Silicon Valley is still touted as the greatest wealth-generation machine in the world. Do you really believe this will shift and wealth will be generated elsewhere in a decade?

I think it already has. I think if you look at where the majority of the market cap is built by technology companies, it’s no longer in Silicon Valley. Right now, you have to aggregate a lot of other markets to do this, but it used to be clear that Silicon Valley built more value than anything else. Just think about the most valuable companies in the world and where they’re based. The most valuable e-commerce company in the world? Not based in Silicon Valley. The most valuable digital media and streaming music company in the world? Not based in Silicon Valley. Those are kind of remarkable things to think about. When you pull back and take a global perspective on things, you start to realize this has already happened. I think it’s a matter of time before it becomes a popular sentiment.

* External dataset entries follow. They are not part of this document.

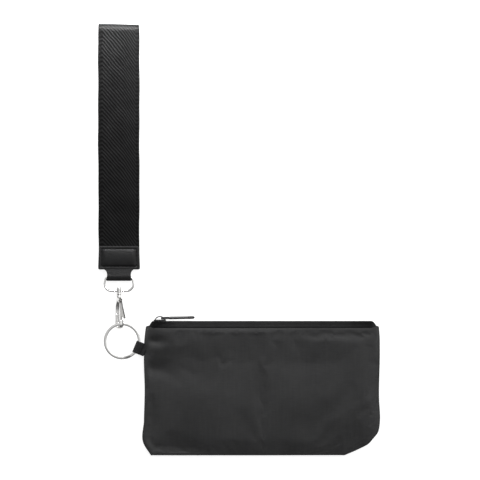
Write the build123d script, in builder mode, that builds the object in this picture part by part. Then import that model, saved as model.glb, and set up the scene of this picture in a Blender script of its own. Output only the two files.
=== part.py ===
"""Zippered wristlet pouch with a side loop, split ring, swivel snap hook and webbing wrist strap.

Millimetres. The pouch lies on its back on the plane Z = 0. +X runs from the slider's closed end
to the far end of the zip, +Y from the pouch's bottom edge to its zip, +Z out of the front panel.
The origin is on the back face, at the middle of the pouch's width.
"""
from build123d import *
import os
from math import cos, hypot, radians, sin, sqrt

os.makedirs("parts", exist_ok=True)

# ---------------------------------------------------------------- driving dimensions
# pouch
half_width = 93.8
bottom_y = -53.7
panel_top_y = 48.8
back_depth = 4.1
seam_gap = 0.3
front_depth = 9.1
panel_skin = 0.8
back_round = 3.2
front_round = 8.4
lining_inset = 1.45
lining_skin = 0.4

# zip
chain_z = 6.2
tape_skin = 0.5
tape_top_y = 53.4
tape_half_length = 90.0
tape_hem_half_length = 84.5
tape_hem_y = 44.0
coil_height = 1.2
coil_width = 2.1
coil_gap = 0.8
coil_left = -87.2
coil_right = 85.8
slider_x = -81.2
slider_length = 9.6
slider_width = 7.8
plate_skin = 1.0
slider_clearance = 0.2
crown_rise = 2.8
crown_skin = 0.8
crown_width = 1.8
pull_length = 26.2
pull_width = 5.4
pull_skin = 1.2
pull_rest_angle = 1.0
pull_roll = 9.0

# side loop and split ring
ring_x = -111.4
ring_y = 37.5
ring_z = 4.75
ring_outer_r = 14.7
ring_inner_r = 12.3
ring_turn_height = 1.06
ring_groove = 0.08
loop_width = 9.4
loop_skin = 0.8
loop_root_x = -94.9
loop_root_y = 30.6

# snap hook: its plane leans back from upright, about the strap's own axis
strap_x = -114.0
hook_z = 3.8
hook_lean = 60.0
hook_half_skin = 1.65
hook_rounding = 0.45
collar_y = 75.4
shank_r = 2.1
post_r = 1.0
post_clearance = 0.06
gate_pin_r = 0.5
gate_skin = 1.0
gate_slot = 2.0
gate_pivot = (2.5, 69.2)

# bail and strap
bail_wire_r = 0.9
bail_bar_y = 87.6
bail_foot_y = 77.2
boss_r = 2.1
tongue_width = 19.2
tab_bottom_y = 94.4
tab_top_y = 113.2
tab_width = 33.2
tab_skin = 0.9
web_width = 31.8
web_skin = 1.4
strap_top_y = 290.6
strap_loop_height = 10.4


def save(part, name):
    """Label a finished piece and write it as the node of that name."""
    part.label = name
    export_step(part, f"parts/{name}.step")


# ---------------------------------------------------------------- pouch panels and lining
def pouch_half(base_z, depth, rounding, inset, top_y, skin, upward):
    """One half of the pouch: a tray with rounded edges, open where the halves meet and at the zip."""
    rim = Plane.XY.offset(base_z)
    with BuildPart() as half:
        with BuildSketch(rim):
            with BuildLine():
                Polyline(
                    (-half_width + inset, top_y),
                    (-half_width + inset, -44.4),
                    (-88.4 + inset * 0.5, bottom_y + inset),
                    (66.6 - inset * 0.3, bottom_y + inset),
                    (84.2 - inset * 0.6, -45.6 + inset * 0.7),
                    (93.2 - inset, -32.4 + inset * 0.3),
                    (half_width - inset, top_y),
                    close=True,
                )
            make_face()
        extrude(amount=(depth - inset) * (1 if upward else -1))
        outer_face = half.faces().sort_by(Axis.Z)[-1 if upward else 0]
        rounded = [e for e in outer_face.edges() if e.center().Y < top_y - 0.01]
        fillet(rounded, rounding - inset)
        open_faces = [
            half.faces().sort_by(Axis.Z)[0 if upward else -1],
            half.faces().sort_by(Axis.Y)[-1],
        ]
        offset(amount=-skin, openings=open_faces)
    return half.part


back_panel = pouch_half(back_depth, back_depth, back_round, 0.0, panel_top_y, panel_skin, False)
save(back_panel, "back_panel")

lining_top_y = panel_top_y - 0.9
back_lining = pouch_half(
    back_depth, back_depth, back_round, lining_inset, lining_top_y, lining_skin, False
)
save(back_lining, "back_lining")

front_rim_z = back_depth + seam_gap
front_panel = pouch_half(front_rim_z, front_depth, front_round, 0.0, panel_top_y, panel_skin, True)
save(front_panel, "front_panel")

front_lining = pouch_half(
    front_rim_z, front_depth, front_round, lining_inset, lining_top_y, lining_skin, True
)
save(front_lining, "front_lining")


# ---------------------------------------------------------------- zip tapes, coils and stops
hem_clearance = 0.1
flat_tape_half = slider_width / 2 + 0.6
front_hem_z = front_rim_z + front_depth - panel_skin - hem_clearance - tape_skin
back_hem_z = panel_skin + hem_clearance


def zip_tape(side, hem_low_z):
    """A tape lying flat beside the chain, then bent down to its hem under the panel's edge."""
    near_z = chain_z + side * coil_gap / 2
    bend_z = chain_z + side * flat_tape_half
    hem_z = hem_low_z + tape_skin / 2
    mid_y = tape_top_y - tape_skin / 2
    with BuildPart() as tape:
        with BuildSketch(Plane.YZ):
            with BuildLine():
                Polyline((mid_y, near_z), (mid_y, bend_z), (panel_top_y + 0.35, hem_z))
            trace(line_width=tape_skin)
        extrude(amount=tape_half_length, both=True)
        with BuildSketch(Plane.YZ):
            with Locations(((panel_top_y + tape_hem_y + 0.4) / 2, hem_z)):
                Rectangle(panel_top_y + 0.4 - tape_hem_y, tape_skin)
        extrude(amount=tape_hem_half_length, both=True)
    return tape.part


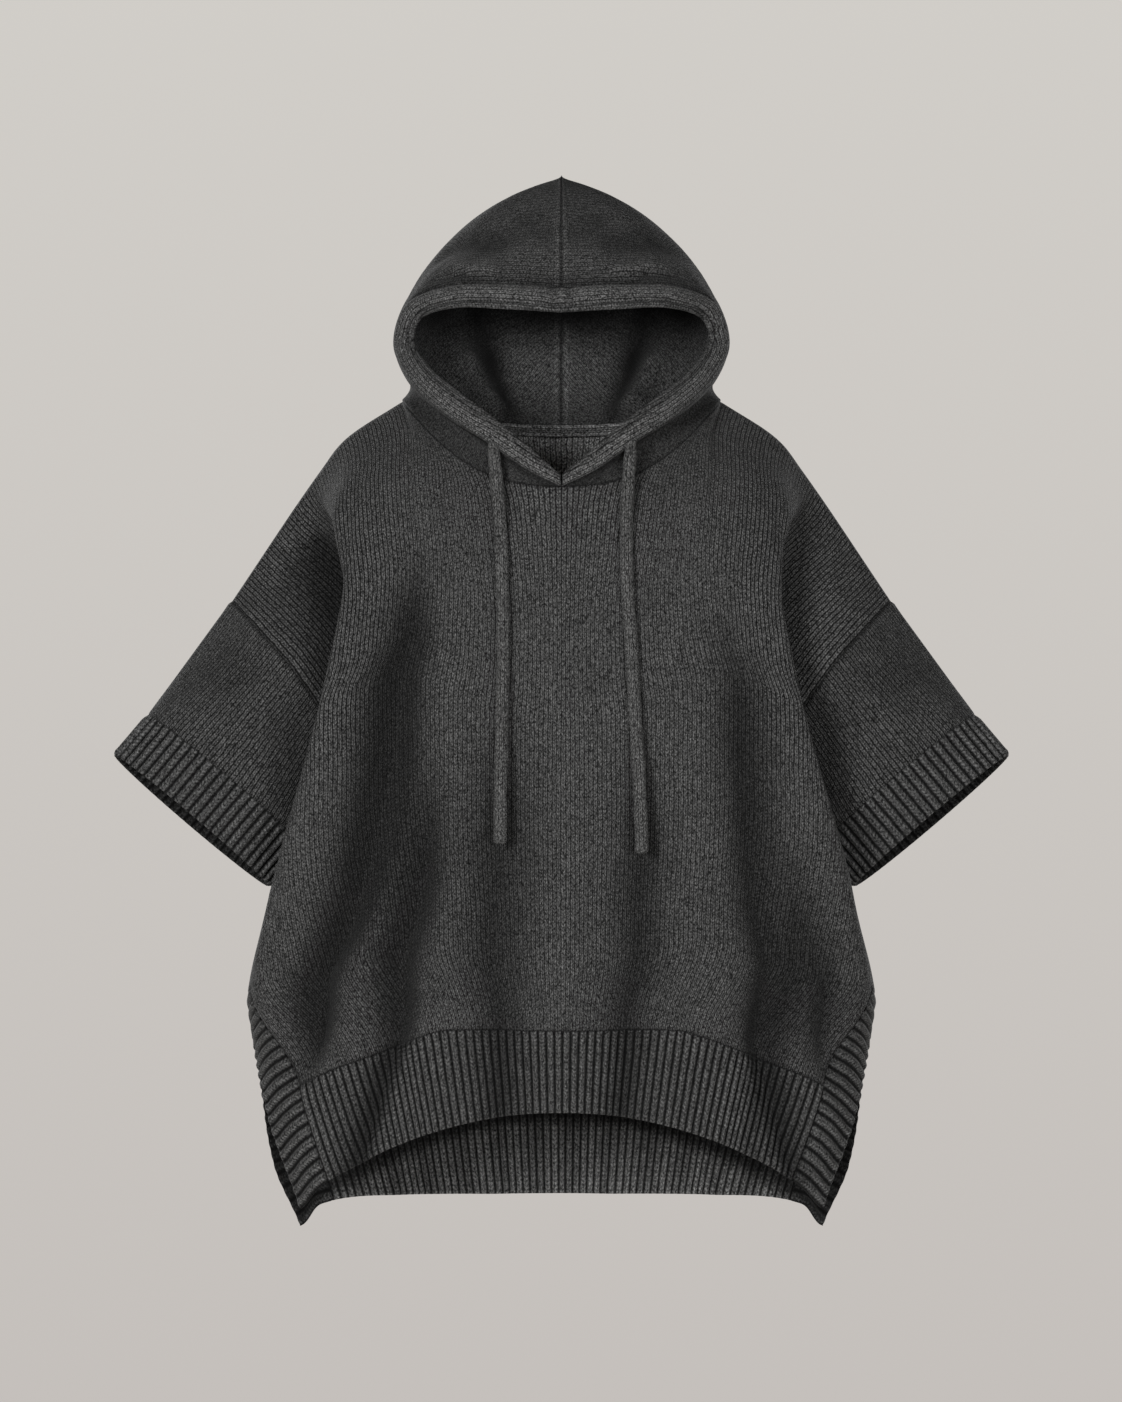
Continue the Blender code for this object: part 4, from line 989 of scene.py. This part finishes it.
def make_body(panel):
    """The front or the back: plain knit from the neck and shoulders down to the hem's seam."""
    points, fold_light = drape(panel, BODY_PLACES, BODY_LEVELS, shaded=True)
    signed, down = np.array(BODY_PLACES)[None, :], np.array(BODY_LEVELS)[:, None]
    across = np.abs(signed)
    beyond = (across[:, 1:] + across[:, :-1]) / 2 > BAND_SEAM
    below = (down[1:] + down[:-1]) / 2 > SLIT_TOP
    body = Cloth(f"{panel}_body", f"{panel}_panel", points, OUTWARD[panel], "body",
                 ~(beyond & below))
    to_band = np.hypot(np.maximum(0, BAND_SEAM - across) * PANEL_HALF_WIDTH,
                       np.maximum(0, SLIT_TOP - down) * NOMINAL_LENGTH)
    to_seam = np.minimum.reduce([(1 - across) * PANEL_HALF_WIDTH + 0 * down,
                                 down * NOMINAL_LENGTH + 0 * across,
                                 (HEM_SEAM - down) * NOMINAL_LENGTH + 0 * across, to_band])
    relief = seam_relief(to_seam)
    body.above += relief
    body.below += 0.5 * relief
    body.chart(signed * PANEL_HALF_WIDTH, run_length(points[::-1])[::-1])
    # painted shade in the folds and in the seams' grooves
    body.shade = fold_light * seam_shade(to_seam, DEEP_SEAM_DARK)
    shoulder = smooth((across - 0.34) / 0.2) * smooth((0.52 - down) / 0.14)
    near_neck = (NECK_LINED if panel == "front" else 0.0) * smooth(1.2 - down / 0.14)
    body.lined = LINED + SHOULDER_LINED * np.maximum(shoulder, near_neck)
    if panel == "front":
        # painted highlight on the strip where the neck seam turns up
        turned = np.exp(-((signed - SEAM_TURN_PLACE) / 0.013) ** 2)
        body.shade = body.shade * (1 + 0.6 * turned * smooth(1.3 - down / 0.06))
    else:
        # painted light on the inside of the back, more near the neck and most by the throat, where
        # it lies in shadow
        near_neck = smooth(1.3 - down / 0.15) * smooth(1.6 - across / 0.25)
        throat = smooth((down - 0.03) / 0.04) * smooth((0.16 - down) / 0.06)
        body.inner_shade = 1.9 + 1.3 * near_neck * (1 + 2.0 * throat)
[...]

What advice would you give to someone who’s thinking about building a company outside of the coasts?

I think you fundamentally have to put your company where it has the best shot at being successful. If your customers are based in Silicon Valley, you should put your business in Silicon Valley. But if your customers are based in Arizona or Chicago or whatever other corner of the world, that’s where you have to go. Ultimately, that’s going to be your edge for long-term success.